La Chiesa d’Algeria dagli anni 2000 ad oggi
La nostra Chiesa in Algeria, dall’indipendenza del Paese fino agli anni 2000, è stata una Chiesa militante, composta essenzialmente da religiosi, religiose e sacerdoti, tutti impegnati al servizio della società in uno spirito di non proselitismo. Nonostante il suo impegno per la società, dobbiamo riconoscere che questa Chiesa quasi senza popolo era una Chiesa di “professionisti” della religione in cui un piccolo numero di laici aveva poche possibilità di far sentire la propria voce.

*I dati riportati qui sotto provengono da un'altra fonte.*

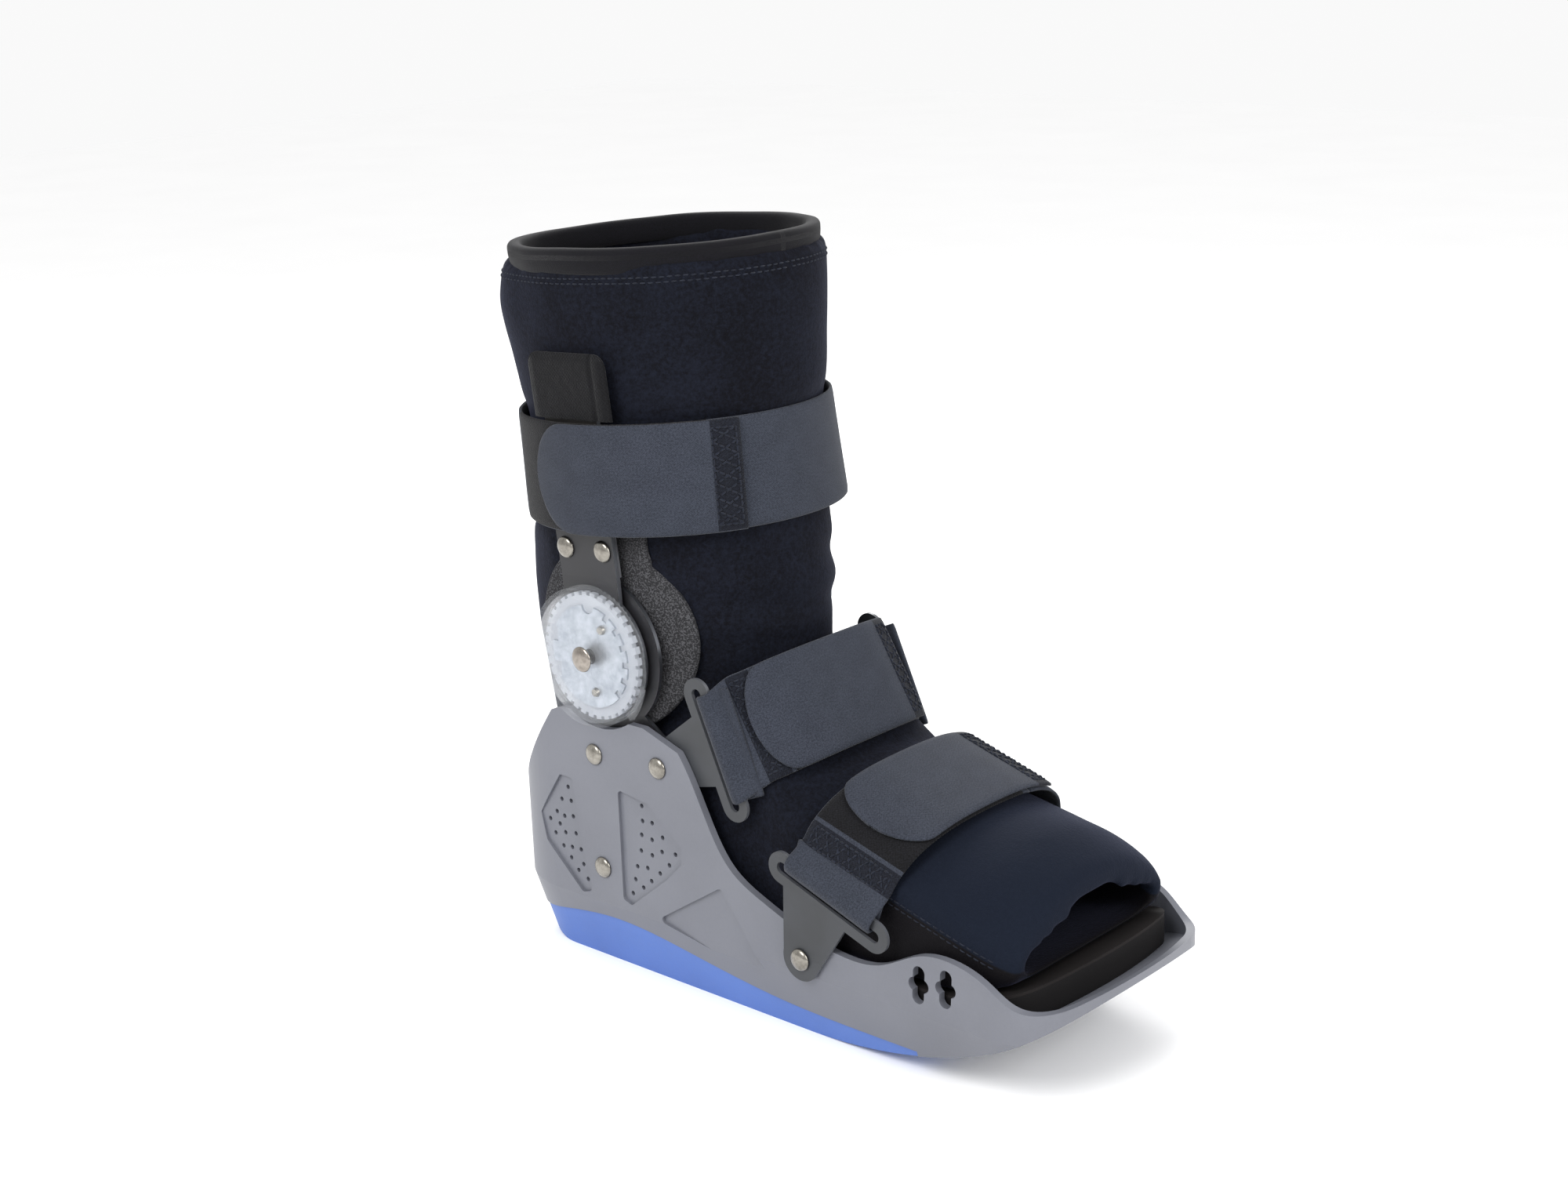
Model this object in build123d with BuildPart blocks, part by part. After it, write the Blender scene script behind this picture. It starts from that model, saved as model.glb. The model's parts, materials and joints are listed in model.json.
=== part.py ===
from build123d import *

import os
from math import atan2, cos, degrees, hypot, radians, sin, sqrt, tan

# A low ankle walker: a rigid foot shell and a padded boot, joined to a leg section by a hinge
# with adjustable stops on each side of the ankle, and closed by three straps.
#
# Frame: the origin is on the ground under the ankle axis, +X points to the toes and +Z is up.
# The wearer's right side is -Y. Sizes are in millimetres and angles in degrees.
# Pairs are made for the right side and mirrored to the left.

os.makedirs("parts", exist_ok=True)

# ---------------------------------------------------------------- driving sizes

ANKLE_Z = 131.0  # height of the ankle axis
LEAN = 3.6  # how far the leg section leans back from upright
HEEL_X = -63.0  # back of the foot shell
TOE_X = 214.0  # tip of the foot shell
SHELL_HALF = 54.0  # half the width over the foot shell
CUFF_TOP = 156.0  # top of the cuff over the ankle axis, along the leg

GAP = 0.3  # clearance between neighbours on different bodies
FIT = 0.1  # clearance of a rivet in its hole
FAR = 500.0  # larger than the whole boot, for cutting

# foot shell
SHELL_WALL = 3.0
HEEL_R = 33.0
TOE_R = 24.0
TOE_BOW = 9.0
SKIRT_Z = 28.0  # under this height the sides draw in
SKIRT_IN = 8.0
BED_Z = 25.0  # top of the shell's floor
BED_CURVE = 64.0  # length of the floor that curves up to the toe
TOE_SPRING = 39.0  # height of the tip's underside
LIP_T = 2.5
BACK_TOP = 66.0  # top of the shell behind the heel
VENT_R = 0.95
PANEL_DEPTH = 1.3
PANEL_CORNER = 1.6
PLUS_TALL = 14.5
PLUS_ACROSS = 9.0
PLUS_W = 5.2

# sole and insole
FLAT_BACK = -30.0
ROCKER_X = 95.0
HEEL_ROLL_R = 60.0
SOLE_INSET = 0.6
SOLE_END = TOE_X - 64.0
TREAD_DEPTH = 2.0
TREAD_PITCH = 11.0
TREAD_W = 4.0
INSOLE_T = 10.0
COVER_T = 1.0
INSOLE_TOE_GAP = 12.0

# hinge
DIAL_R = 27.4
DIAL_T = 6.9
DIAL_GAP = 2.1
COVER_WALL = 1.7
LOWER_R = 30.0
LOWER_T = 1.5
LOWER_END_R = 7.0
ARM_T = 1.8
BAR_T = 1.8
ARM_HALF = 15.0
BAR_HALF = 14.0
ARM_TOP = 52.0
BEND_Z = 30.0
FLARE = 3.0
BAR_TOP = 116.0
PIVOT_R = 3.0
PIVOT_HEAD_R = 5.0
BUSH_R = 4.8
FLANGE_R = 8.0
PAD_R = 37.0
PAD_T = 2.0
PAD_CENTRE = (3.0, 6.0)
PAD_NECK = 23.0
PAD_TOP = 47.0

# rivets
RIVET_R = 2.4
HEAD_R = 4.3
HEAD_T = 1.9
TAIL_R = 3.6
TAIL_T = 0.9
UPRIGHT_RIVET_X = 9.9
UPRIGHT_RIVET_Z = 41.5

# strap anchors and webbing
ANCHOR_T = 1.4
ANCHOR_BAR = 4.0
SLOT_W = 4.5
WEB_W = 42.0
WEB_T = 1.6
LOOP_GAP = 0.25

# boot liner
LINER_T = 6.0
LINER_FLOOR = 4.0
CUFF_START = 41.0  # the leg's part of the liner starts here over the axis
SPLIT_GAP = 0.5
BINDING = 7.0

# calf strap
CALF_Z = 48.5  # lower edge of the calf strap over the ankle axis
CALF_CENTRE = 1.4
CALF_LONG = 61.3  # inside half length of the strap's oval

# ---------------------------------------------------------------- derived places

# Layers of each side, as distances from the middle plane, from the outside in.
SHELL_IN = SHELL_HALF - SHELL_WALL
ANCHOR_OUT = SHELL_IN - GAP
ANCHOR_IN = ANCHOR_OUT - ANCHOR_T
LOWER_OUT = ANCHOR_IN - 0.1
LOWER_IN = LOWER_OUT - LOWER_T
PAD_OUT = LOWER_IN - GAP
PAD_IN = PAD_OUT - PAD_T
LINER_HALF = PAD_IN - GAP
BAR_IN = LOWER_OUT + GAP
ARM_IN = BAR_IN + BAR_T
ARM_OUT = ARM_IN + ARM_T
DIAL_IN = ARM_OUT + GAP
DIAL_OUT = DIAL_IN + DIAL_T
FRONT_IN = SHELL_HALF + GAP
FRONT_OUT = FRONT_IN + ANCHOR_T

ROCKER_REACH = TOE_X - ROCKER_X
ROCKER_R = (ROCKER_REACH**2 + TOE_SPRING**2) / (2 * TOE_SPRING)
BED_RISE = TOE_SPRING + LIP_T - BED_Z
BED_R = (BED_CURVE**2 + BED_RISE**2) / (2 * BED_RISE)

# Rivets of the shell's side, as (x, z).
REAR_RIVET = (-3.3, ANKLE_Z - 41.0)
ANCHOR_RIVET = (31.0, ANKLE_Z - 39.0)
LOW_RIVET = (-1.8, BED_Z + INSOLE_T + COVER_T + LOWER_END_R + GAP)
FRONT_RIVET = (TOE_X - 112.0, 34.5)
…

Dagli anni 2000, la composizione sociologica della nostra Chiesa è cambiata in modo significativo. Si è notevolmente internazionalizzata, a partire dai religiosi e dalle religiose delle congregazioni già presenti e con l’arrivo di nuove congregazioni, generalmente sub-sahariane. Il più piccolo dei nostri raduni diocesani riunisce almeno una trentina di nazionalità. A questa internazionalizzazione si è aggiunto l’arrivo di laici subsahariani, studenti borsisti o migranti, e un piccolo numero di cristiani algerini. Gli uni e gli altri, inizialmente accolti in seno alla Chiesa, ne sono diventati rapidamente le nuove pietre vive e strutturanti. Nominato pastore della diocesi di Algeri durante la fase diocesana del sinodo sulla sinodalità, sono stato testimone del desiderio di maggiore impegno e di maggiore condivisione delle responsabilità, con l’inevitabile choc culturale che questo comporta.

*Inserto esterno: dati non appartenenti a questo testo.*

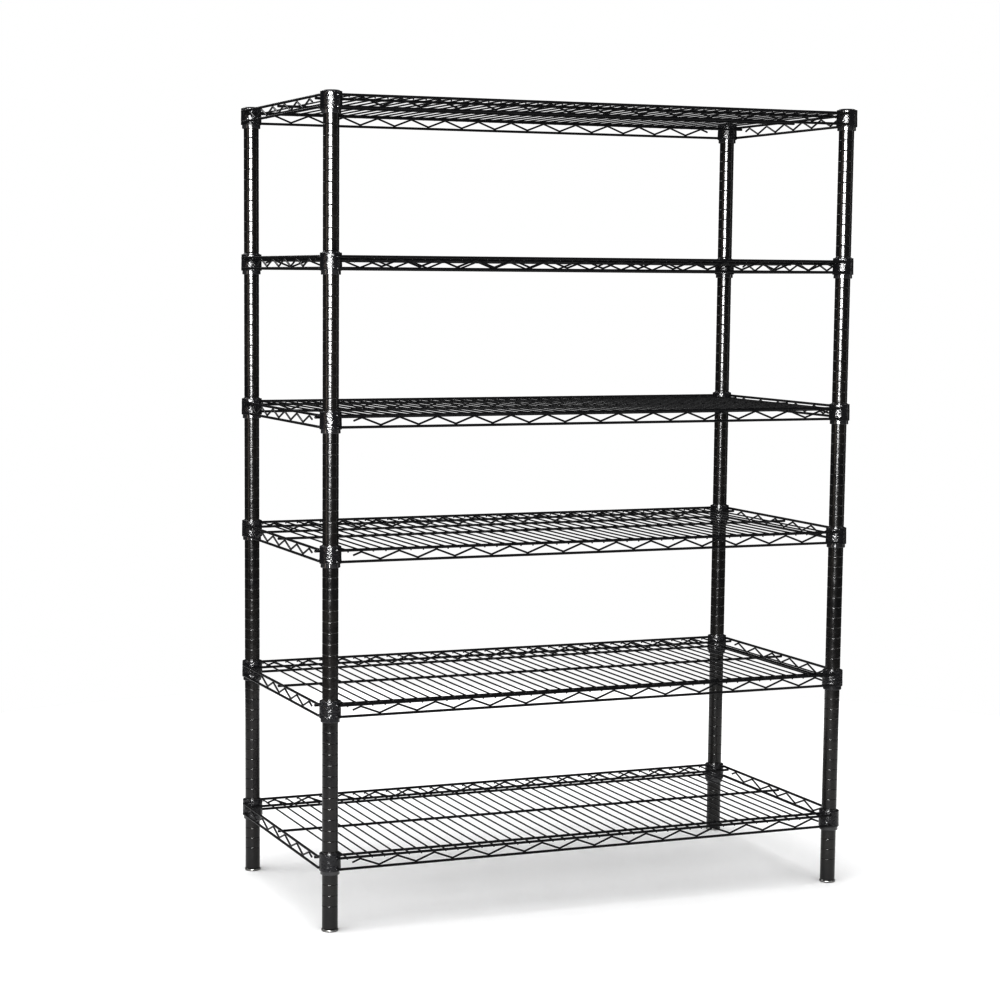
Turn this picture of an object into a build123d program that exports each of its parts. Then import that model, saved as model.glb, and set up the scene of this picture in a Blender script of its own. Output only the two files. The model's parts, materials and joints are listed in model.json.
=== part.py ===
"""Wire shelving rack: four grooved posts, six welded wire shelves on split tapered sleeves, levelling feet.

Frame: millimetres, +Z up, +X along the rack's long side, -Y the front.
The origin is on the floor at the middle of the rack's footprint.
Shelves are numbered from the floor up: shelf_1 is the bottom one, shelf_6 the top one.
"""

import os

from build123d import *

os.makedirs("parts", exist_ok=True)

# ---------------------------------------------------------------- driving dimensions
LENGTH = 1320.0            # post centre to post centre along X
DEPTH = 606.0              # post centre to post centre along Y
PITCH = 25.4               # spacing of the adjusting grooves

POST_R = 18.25             # outer radius of the post tube
POST_WALL = 1.5
POST_BOTTOM = 7.0          # lower end of the tube above the floor
POST_TOP = 1910.0          # upper end of the tube
GROOVE_FIRST = 60.5        # lowest groove above the floor
GROOVE_COUNT = 73
GROOVE_DEEP = 0.6
GROOVE_WIDE = 2.2          # width at the surface
GROOVE_FLOOR = 1.0         # width at the groove's floor

SHELF_FIRST = 134.0        # underside of the lowest split sleeves
SHELF_STEPS = (0, 14, 28, 40, 54, 68)   # groove pitches above the lowest shelf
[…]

Da questo “far memoria” della storia recente della nostra Chiesa, si può ritenere che la perdita di ogni potere, fino al martirio di diciannove dei suoi membri, non ha indebolito la forza della sua testimonianza o il senso della sua presenza. La debolezza e la fragilità non sono ostacoli all’annuncio del Vangelo, ne sono il portavoce. Ed anche che la fraternità è più forte della differenza religiosa. I beati d’Algeria non sono stati uccisi dai musulmani, ma con e in solidarietà d’una moltitudine di musulmani. Per loro hanno rischiato e dato la vita perché con loro avevano vissuto, amato, come fedeli discepoli di Cristo.